Bad choices, mismanagement, and faulty diplomacy are not the primary causes of America’s problems of its own making in the region. The biggest culprit is strategic incoherence. We don’t seem to have a clear view of our interests or a vision for the future of the region fostered in collaboration with our allies there and elsewhere. “Leave it to the folks on the ground” is no more a U.S. foreign-policy strategy than is “don’t do stupid shit.” It is a modality at best and in fact, it is really an abrogation of responsibility when so many of these relationships do have trade, investment, political, military, and other elements that give the United States leverage that it could and should use to advance its interests. Our relations with other major powers likewise should provide us with such tools if we were to do the diplomatic heavy lifting to produce coordinated efforts. (And arguing that’s what we are doing in Iran is not compelling when we are not doing it with regard to the region’s many other problems or when we have done it to ill-effect in places like Libya or Syria.)
The strategic incoherence, and I would argue strategic myopia, has metastasized into something that approached institutional imbecility. On the one hand you have senior officials confessing:
Not everyone is so forgiving. “We’re in a goddamn free fall here,” said James Jeffrey, who served as Obama’s ambassador to Iraq and was a top national security aide in the George W. Bush White House.

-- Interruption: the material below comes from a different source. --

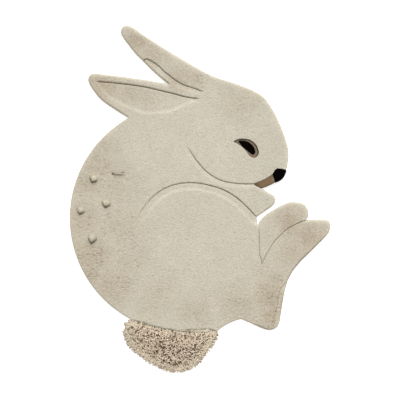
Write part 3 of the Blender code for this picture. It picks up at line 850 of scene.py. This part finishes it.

And on the other, you have senior state department officials saying:
“There’s a sense that the only view worth having on the Middle East is the long view,” said the State Department official. “We’ve painfully seen that good can turn to bad and bad can turn to good in an instant, which might be a sobriety worth holding on to at moments like this.”
The official offered a hopeful note, adding that a nuclear deal with Iran — which some reports say could come as soon as Sunday — could be a turning point for the region.
“The truth is, you can dwell on Yemen, or you can recognize that we’re one agreement away from a game-changing, legacy-setting nuclear accord on Iran that tackles what every one agrees is the biggest threat to the region,” the official said.
One is left with the ineffable feeling that the administration is adrift, it is has not only lost its ability to influence action, it has lost its ability to even understand what is happening. Rather than taking a “long view,” the administration is simply hunkered down, waiting to run out the clock until January 2017 and let the next guy deal with the problems while Obama and his acolytes protect his legacy.